The irony of this was not lost on me. It is, after all, the same plant in both places. It has the same bright colors, the same bell shaped flowers, and the same ability to make bees happy, as seen in the picture above. It does not, however, have the same ability to make people happy in both places. In one state it is a vile plant, to be stomped on or ripped out; in another, it’s a thing of beauty. So why has this happened? Well, of course I know why it’s happened, I’m an economics major. It’s a simple issue of scarcity and surplus. But I still want to ask why: not why the price structures are the way they are, something beyond that. What is value, and where does it come from?
It seems to me that value is partially objective and partially subjective. The objective part is fairly straightforward: we all have needs (though, as I’m learning, sometimes our “needs” are actually more like wants), and there are certain things in this world that will satisfy those needs. Objective value, then, comes from a product’s ability to undeniably respond to a human need. The subjective part is a little more complicated. This is where our preferences, tastes, and opinions come into play. We won’t all use a product for the same applications, and beyond that, a product won’t evoke the same feelings and emotions in all of us either. So we come to value a product based on a cohesive view of its usefulness in our lives: for the physical things it provides and for the feelings that result from its use.
Additionally, we must deal with the fact that we do not have an unlimited supply of any resource. If a product is especially scarce and has few substitutes, the producer can charge a higher price; if a product is plentiful or has many substitutes, competition will drive the price down. In theory, this process is separate from my definition of value above; whether a product is scarce has no bearing on how it satisfies our needs. In practice, however, this is not true. Ultimately, a product or item only has value if we believe that it is valuable. (Money is the perfect example of this, it’s really just paper, but our society believes that it is valuable, ergo, it is.) Scarcity, I propose, changes our beliefs about value, if we believe that it has at least some amount of value in the first place. Going back to my dichotomy of value, the objective value hasn’t changed. The subjective value, the opinions and feelings aspect, has. It seems that we always want what we can’t have, and we want to have things that other people can’t have as well. Scarcity, then, in addition to increasing the price of a product, increases its perceived value as well.

Photo by Koshyk on Flickr
To illustrate how scarcity and belief of value are intertwined, I would like to consider the example of diamonds. We know diamonds as the finest of all gemstones: extremely rare, extremely beautiful, extremely necessary for engagement rings, extremely valuable. But it hasn’t always been this way. According to this article, the source of much of my information on the topic, diamonds were indeed extremely rare until 1870. In this year, massive diamond mines were discovered in South Africa. With an influx of diamonds on the market, their price, based almost entirely on their scarcity, began to drop. This was a problem that could not be tolerated, so the diamond producers did the most ethical thing they could think of: they formed a cartel. Consolidating under the mantle of De Beers, the mine owners could now control supply, keeping scarcity, and therefore price, high. This worked for awhile, but when the Great Depression hit, demand and prices began to drop. Up to this point, De Beers had only sought to create scarcity. They knew now that they had to create demand, they had to change the perceived value of diamonds.

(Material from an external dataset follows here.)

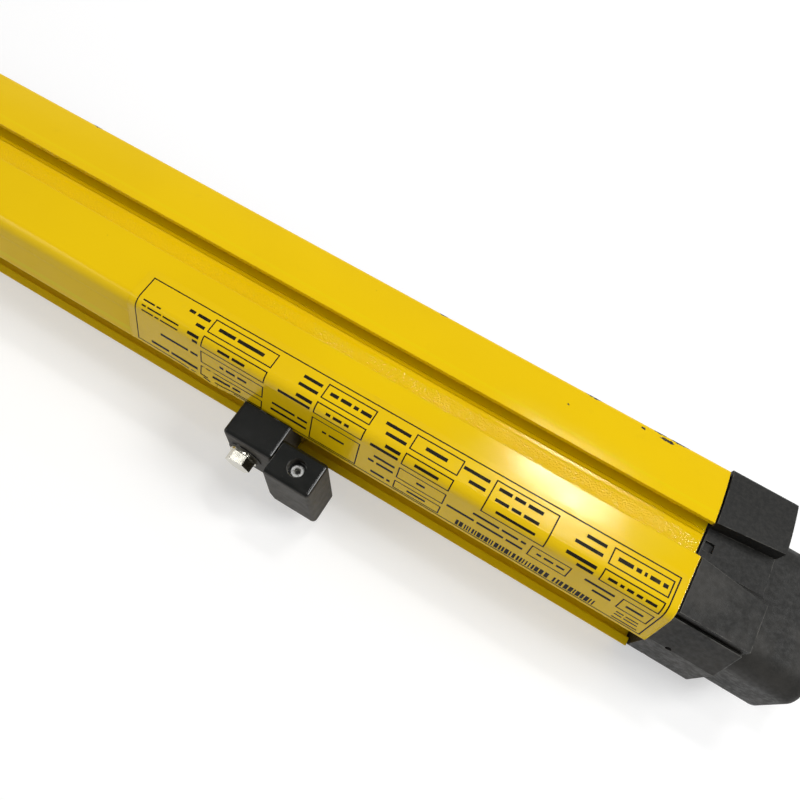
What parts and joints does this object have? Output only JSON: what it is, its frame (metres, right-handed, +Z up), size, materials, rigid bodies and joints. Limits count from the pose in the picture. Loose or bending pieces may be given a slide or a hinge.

So, they enlisted the help of N.W. Ayer, an advertising firm, to embark on a massive ad campaign. No, that’s not quite the right description. It was more like a campaign to change the culture of U.S. society, and eventually, the entire developed world. Through the use of catchy slogans (“A Diamond is Forever, anyone?), movie placement, newspaper articles, fashion statements, and anything else they could think of, they changed the subjective value of diamonds in the eyes of nearly everyone. Whereas before diamonds were gems for the elite, valuable only for their (now artificial) rarity, now they were a veritable marriage requirement, eliciting value from their synonymy with love, devotion, and power. To summarize, spending more money than you have on a tiny piece of compressed carbon to demonstrate your love for your bride-to-be is an American institution because the people who sell diamonds told us it should be, and we believed them.

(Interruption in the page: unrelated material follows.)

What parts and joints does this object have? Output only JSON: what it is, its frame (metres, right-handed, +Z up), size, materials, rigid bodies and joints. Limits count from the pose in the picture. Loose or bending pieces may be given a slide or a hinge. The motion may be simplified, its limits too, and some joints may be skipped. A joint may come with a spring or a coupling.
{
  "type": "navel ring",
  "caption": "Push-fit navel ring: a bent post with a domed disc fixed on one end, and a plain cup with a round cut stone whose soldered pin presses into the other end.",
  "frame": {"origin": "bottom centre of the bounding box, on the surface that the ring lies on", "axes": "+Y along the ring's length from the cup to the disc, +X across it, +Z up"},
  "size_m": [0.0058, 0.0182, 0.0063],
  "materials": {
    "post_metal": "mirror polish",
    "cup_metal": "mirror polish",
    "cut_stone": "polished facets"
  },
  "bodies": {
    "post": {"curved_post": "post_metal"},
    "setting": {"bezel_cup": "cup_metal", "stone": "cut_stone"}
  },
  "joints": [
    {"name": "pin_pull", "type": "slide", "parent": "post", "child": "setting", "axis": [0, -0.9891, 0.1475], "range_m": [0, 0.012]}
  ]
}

This brings me back around to foxglove. Similarly to the diamond, I’m not chiefly concerned with pricing here, but more concerned with the actual value the flower holds in our minds. In the Midwest, its example is very similar to the diamond one. Both its scarcity and society’s opinion of it dictate that it’s valuable. But the people of the Northwest aren’t really different from Midwesterners; they just buy plants that aren’t foxglove, plants that don’t grow in the wild.* So if the people aren’t different, and the flower isn’t different, the difference must come down to the feeling aspects of subjective value discussed above. In the Midwest, the want for flowers that are different and rare dictates that foxglove is valuable; in the Northwest, the same desires lead to the conclusion that foxglove is not valuable. It comes down to this: we are not satisfied by, we do not appreciate, the things that are already at our fingertips.
It appears to me that if we could just learn to appreciate the things we already have we would be spared a great deal of expense, both mentally and monetarily. If we always want things that we can’t have or don’t have, then we will never be satisfied, for the procurement of an object does not change us. Just as the quality of a marriage in the long run is not dependent upon the purchase of a ring, our quality of life is not dependent upon the purchase of a product. When we make a purchase, we may enjoy it for a short time, but at some point we have to decide what to do next. If the purchase has not changed us, then we still want what we can’t or don’t have. Our response, therefore, is to set our sights on the next object of our affections, and the cycle continues. If we wish to find contentment, we must at some point stop that cycle. If we wish to find contentment, we must at some point change the way we think about contentedness, from something to be arrived at to something we decide that we already have.
Finally, if we wish to find contentment, we must learn to discern value from price, because the most valuable things in this life cannot be priced at all.